Resolve has a surprisingly powerful audio engine, somewhat confusingly, named Fairlight. The tab they've built into Resolve is slightly intimidating, but ultimately, if you're starting to get the hang of Resolve's layout you'll feel right at home here without too much of a learning curve.
Fairlight offers some really wonderful, if slightly advanced tools like ADR and auto-ducking that can be extremely useful in increasing your efficiency as an editor or bumping up the overall quality of your video. But in truth, unless you're working as an audio engineer, you can actually do almost everything you need to in the Edit tab, without ever touching the Fairlight workspace.

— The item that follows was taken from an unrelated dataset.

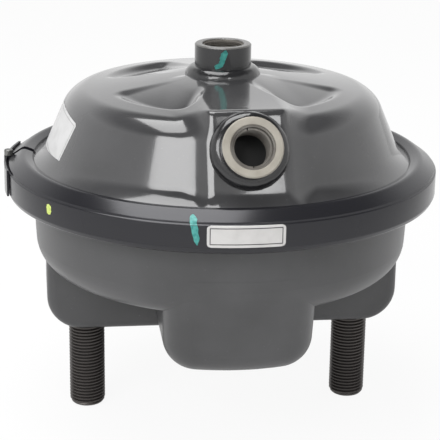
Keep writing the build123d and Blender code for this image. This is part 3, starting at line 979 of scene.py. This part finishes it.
@dataclass
class PressureHousing:
    """Pressed cover, drawn in one sheet: crown, pockets, pad and arm run softly into each other."""

    foot_radius: float = 80.4
    foot_z: float = 72.5
    side_slope: float = 0.43302
    crown_z: float = 110.6
    crown_seat: float = 20.0
    crown_slope: float = 0.12903
    crown_round: float = 1.0
    shoulder_size: float = 6.0
    sheet: float = 3.0
    flange_radius: float = 91.5
    flange_edge: float = 1.0
    flange_lap: float = 4.0
    foot_round: float = 9.0
    hole_radius: float = 12.35
    clocking: float = 1.7
    pad_top_radius: float = 65.2
    pad_top_z: float = 109.6
    pad_tilt: float = 25.2011
    pad_half_top: float = 15.0
    pad_half_flare: float = 0.0375
    pad_side: float = 38.0
    pad_depth: float = 55.0
    pad_edge: float = 1.4
    arm_z: float = 110.2
    arm_half_width: float = 16.5
    arm_fall: float = 0.8
    valley: float = 5.0
    pocket_line: float = 33.2
    pocket_turn: float = -55.3
    pocket_start_z: float = 108.85
    pocket_fall: float = 0.329
    pocket_rim: float = 49.5
    pocket_sides: Point = (-65.5, -18.0)  # degrees
    pocket_soft: float = 3.5
    pocket_edge: float = 4.0
    crown_reach: float = 56.0
    crown_lean: float = 25.0
    shoulder_guide: tuple[Corner, ...] = (
        (56.0, 105.95, 65.0),
        (62.5, 104.6, 52.0),
        (66.0, 102.0, 38.0),
        (69.0, 98.8, 26.0),
        (78.5, 76.9, 20.0),
    )
    foot_guide: tuple[Corner, ...] = (
        shoulder_guide[-1],
        (80.6, 74.2, 42.0),
        (84.6, foot_z, 90.0),
        (90.0, foot_z, 90.0),
    )
    foot_rows: int = 6
    search: Point3 = (-6.0, -12.0, 22.0)  # start for the outer skin, start for the inner skin, end
    search_steps: int = 34
    pad_sector: tuple[float, float, int] = (-114.0, -66.0, 81)  # degrees from and to, and columns
    far_columns: int = 261
    outer_steps: Point = (0.9, 0.8)  # on the crown, further out
    inner_steps: Point = (2.6, 2.4)
    drill_ends: Point = (-40.0, 20.0)
    drill_steps: int = 96

    def pad(self, x: Field, y: Field, z: Field) -> Field:
        """Measures from the pad and its arm.

        Args:
            x: places across the pad.
            y: places along the arm, which runs towards -Y.
            z: heights.

        Returns:
            The distance outside them.
        """
        tilt, draft = math.radians(self.pad_tilt), math.radians(self.pad_side)
        out, up = -y - self.pad_top_radius, z - self.pad_top_z
        front = out * math.cos(tilt) + up * math.sin(tilt)
        down = out * math.sin(tilt) - up * math.cos(tilt)
        half = self.pad_half_top + self.pad_half_flare * down - front * math.tan(draft)
        side = (np.abs(x) - half) * math.cos(draft)
        ridge = z - self.arm_z
        fall = math.atan(self.arm_fall)
        roof = ridge * math.cos(fall) + (np.abs(x) - self.arm_half_width) * math.sin(fall)
        ends = round_max(front, -front - self.pad_depth, self.pad_edge)
        walls, top = round_max(ends, side, self.pad_edge), round_max(ridge, roof, self.pad_edge)
        return round_max(walls, top, self.pad_edge)

    def pocket(self, x: Field, y: Field, z: Field) -> Field:
        """Measures from the four pockets pressed into the crown.

        Args:
            x: places across.
            y: places along.
            z: heights.

        Returns:
            The distance outside the pockets.
        """
        right, front = np.abs(x), -np.abs(y)
        turn = math.radians(self.pocket_turn)
        run = right * math.cos(turn) + front * math.sin(turn) - self.pocket_line
        floor = (self.pocket_start_z - self.pocket_fall * run - z) * math.cos(math.atan(self.pocket_fall))
        low, high = (math.radians(a) for a in self.pocket_sides)
        first = right * math.sin(low) - front * math.cos(low)
        second = front * math.cos(high) - right * math.sin(high)
        rim = np.hypot(x, y) - self.pocket_rim
        sides = round_max(first, second, self.pocket_soft)
        return round_max(round_max(sides, rim, self.pocket_soft), floor, self.pocket_soft)

    def outside(self, x: Field, y: Field, z: Field) -> Field:
        """Measures from the outer skin above the flange.

        Args:
            x: places across.
            y: places along.
            z: heights.

        Returns:
            The distance outside the skin, negative within it.
        """
        radius = np.hypot(x, y)
        lean, fall = math.atan(self.side_slope), math.atan(self.crown_slope)
        side = (radius - self.foot_radius + (z - self.foot_z) * self.side_slope) * math.cos(lean)
        cone = (z - self.crown_z + (radius - self.crown_seat) * self.crown_slope) * math.cos(fall)
        crown = round_max(cone, z - self.crown_z, self.crown_round)
        form = round_min(round_max(side, crown, self.shoulder_size), self.pad(x, y, z), self.valley)
        return round_max(form, -self.pocket(x, y, z), self.pocket_edge)

    def rows(self, steps: Point, foot: Sequence[Corner]) -> list[Corner]:
        """Lists the rows of the skin from the port's hole to the foot.

        Args:
            steps: distance of the rows on the crown, and further out.
            foot: the last rows' own guide.

        Returns:
            Radius, height and the elevation in degrees at which the row looks for the skin.
        """
        rows = []
        count = int((self.crown_reach - self.hole_radius) / steps[0])
        for n in range(count):
            radius = self.hole_radius + (self.crown_reach - self.hole_radius) * n / count
            z = self.crown_z - max(0.0, radius - self.crown_seat) * self.crown_slope
            rows.append((radius, z, 90.0 - self.crown_lean * n / count))
        for here, there in zip(self.shoulder_guide, self.shoulder_guide[1:]):
            count = max(2, int(math.hypot(there[0] - here[0], there[1] - here[1]) / steps[1]))
            rows += between(here, there, count)
        for here, there in zip(foot, foot[1:]):
            rows += between(here, there, self.foot_rows)
        return [*rows, foot[-1]]

    def skin(self, rows: Sequence[Corner], angles: Field, depth: float) -> Field:
        """Finds the skin along each row.

        Args:
            rows: the rows, as listed by rows().
            angles: azimuths of the columns in radians.
            depth: depth under the outer skin.

        Returns:
            The places, as rows by columns by three.
        """
        radius, height, lift = (np.array(column)[:, None] for column in zip(*rows))
        out, up = np.cos(np.radians(lift)), np.sin(np.radians(lift))
        near, deep, end = self.search
        low = np.full((len(rows), len(angles)), deep if depth else near)
        high = np.full_like(low, end)

        def place(reach: Field) -> tuple[Field, Field, Field]:
            """Gives the places at a reach along the rows' directions."""
            flat = radius + reach * out
            return flat * np.cos(angles), flat * np.sin(angles), height + reach * up

        for _ in range(self.search_steps):
            middle = (low + high) / 2
            x, y, z = place(middle)
            found = self.outside(x, y, z) + depth
            if not depth:
                found = round_min(found, z - self.foot_z, self.foot_round)
            low = np.where(found < 0.0, middle, low)
            high = np.where(found < 0.0, high, middle)
        return np.stack(place((low + high) / 2), axis=-1)

    def build(self) -> None:
        """Builds the cover."""
        start, end, count = self.pad_sector
        near = np.radians(np.linspace(start, end, count))
        far = np.radians(np.linspace(end, start + 360.0, self.far_columns))[1:-1]
        angles = np.concatenate([near, far])
        bottom_z = self.foot_z - self.sheet
        inner_foot = self.foot_radius - (bottom_z - self.foot_z) * self.side_slope
        outer = self.skin(self.rows(self.outer_steps, self.foot_guide), angles, 0.0)
        inner_rows = self.rows(self.inner_steps, [self.foot_guide[0], (inner_foot, bottom_z, 0.0)])
        inner = self.skin(inner_rows, angles, self.sheet)[::-1]
        edge = [
            (self.flange_radius - self.flange_edge, self.foot_z),
            (self.flange_radius, self.foot_z - self.flange_edge),
            (self.flange_radius, bottom_z),
            (self.flange_radius - self.flange_lap, bottom_z),
        ]
        rim = np.array([[(r * math.cos(a), r * math.sin(a), z) for a in angles] for r, z in edge])
        grid = np.concatenate([outer, rim, inner])
        turn = math.radians(self.clocking)
        x, y = grid[..., 0].copy(), grid[..., 1].copy()
        grid[..., 0] = x * math.cos(turn) - y * math.sin(turn)
        grid[..., 1] = x * math.sin(turn) + y * math.cos(turn)
        faces = woven(*grid.shape[:2], True, True)
        shape = Shape([Vector(v) for v in grid.reshape(-1, 3)], faces)
        low, high = self.drill_ends
        wall = [(0.0, low), (self.hole_radius, low), (self.hole_radius, high), (0.0, high)]
        drill = revolved(wall, False, self.drill_steps)
        place = port_place("side_port")
        drill.moved(lambda v: place @ (v * MM) / MM)
        shape.make("pressed_cover", COVER_PAINT, Body.CHAMBER, ["pressure_housing"], cutter=drill)
        LOG.info("pressure housing built")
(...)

That said, in the spirit of free information, I'd like to take a quick tour of the workspace and link in some tools you might find useful.

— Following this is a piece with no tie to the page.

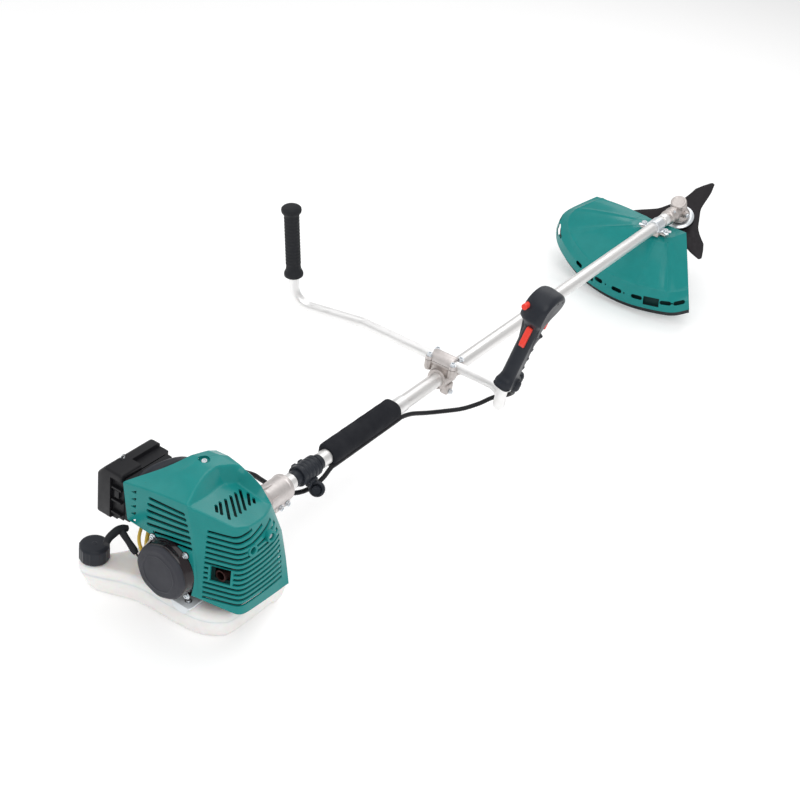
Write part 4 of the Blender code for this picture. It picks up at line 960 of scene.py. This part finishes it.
def build_furniture():
    ridged = [(13.1, 54), (16.5, 54), (17.4, 55)]
    for k in range(5):
        h = 57 + 8.6 * k
        ridged += [(17.4, h), (17.4, h + 4.2), (16.5, h + 4.9), (16.5, h + 7.3)]
    ridged += [(17.4, 98), (13.1, 98)]
    clamp = lathe("harness_band", softened(ridged, 0.5, 2), GRIP_BLACK, SHAFT, 72)
    seat = rounded_edges(box("harness_seat", (8, 66, -20), (20, 85, -6), GRIP_BLACK), 2.5, 3)
    plate = frame_at((25, 76, -22), (0.42, -0.84, 0.34), (0, 0, 1))
    eye = lathe("harness_ring", softened([(6.8, -2), (8.5, -4.0), (11.3, -4.0), (13.2, -2), (13.2, 2),
                                          (11.3, 4.0), (8.5, 4.0), (6.8, 2)], 1.2), GRIP_BLACK, plate, 64)
    band = [rounded_edges(box(f"harness_lug_{k}", (-22.5, 66 + 16 * k, -5), (-13, 76 + 16 * k, 5),
                              GRIP_BLACK), 2, 3) for k in range(2)]
    fuse(clamp, seat, eye, *band)
    cut(clamp, rod("tube_room", (0, 40, 0), (0, 110, 0), TUBE_ROOM, None, 72),
          bore(6.8, -9, 9, plate))
    put(shade(clamp), ["harness_clamp"])

    swell = lambda a, h: 1.0 + 0.22 * math.exp(-((a - math.radians(224)) / 0.42) ** 2)
    lumps = lambda a, h: swell(a, h) * (
        1 + 0.012 * math.sin(h * 0.21 + 2 * math.sin(a)) * math.sin(3 * a + h * 0.05))
    rows = [(13.15, 130), (15, 130), (17, 131.2), (17.9, 134)]
    rows += [(18.0, 134 + k * 6.0) for k in range(1, 30)]
    rows += [(17.9, 314), (17, 316.8), (15, 318), (13.15, 318)]
    foam = lathe("foam_sleeve_fine", rows, FOAM, SHAFT, 72,
                 ripple=lambda a, h: lumps(a, h) if 130.5 < h < 317.5 else 1.0, smooth=60)
    put(foam, ["foam_sleeve"])

    gland = [GRIP @ Vector((11, -14, -2)), GRIP @ Vector((11, -14, -9))]
    route = catmull(gland + [Vector(p) for p in CONDUIT], 10)
    total = sum((b - a).length for a, b in zip(route, route[1:]))
    count = int(total / 1.1)
    even, walk, k = [], 0.0, 0
    for i in range(count + 1):
        want = total * i / count
        while k < len(route) - 2 and walk + (route[k + 1] - route[k]).length < want:
            walk += (route[k + 1] - route[k]).length
            k += 1
        t = (want - walk) / (route[k + 1] - route[k]).length
        even.append(route[k].lerp(route[k + 1], min(1.0, t)))
    rings = lambda i: 1.0 - (0.09 if i % 3 == 2 else 0.0)
    conduit = sweep("throttle_conduit_fine", even, 4.0, BLACK, sides=16, ripple=rings)
    put(conduit, ["throttle_conduit"])
    tip = lathe("cable_adjuster", softened([(0, -3), (2.8, -3), (2.8, 2), (4.2, 2), (4.2, 5), (2.4, 5),
                                            (2.4, 11), (0, 11)], 0.4), ZINC,
                frame_at(CONDUIT[-1], (0, -1, 0)), 24)
    put(tip, None)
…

Like the Edit space, this is broken out into a series of modular tools that can be hidden or revealed as needed. Most of them are identical to the Edit tab, so instead of having you read them twice, I'll simply link to them here.
Automatic Dialogue Replacement, or more commonly known as voice overs. This is specifically designed with replacing on-site dialogue with clean, studio dialogue recordings. It has everything you need to create clean, timed-out recordings.
The mixer is a dynamically reacting window that opens up a new, simple interface for every clip on the tracks, mainly meant to be a fast way to adjust levels, it also has space for equalizing, panning, and organizational tools.
The interface for meters in this is probably what makes the Fairlight page look so intimidating, but in reality all it is is data feedback, telling you how close to peaking or under boosted your audio is. It's that it does this for 43+ tracks that makes this seem so enveloping. Don't worry, though, the whole reason for so many tracks is more preparedness than expectation! It's by no means typical for a single project to have so many audio tracks(but also not unheard of!)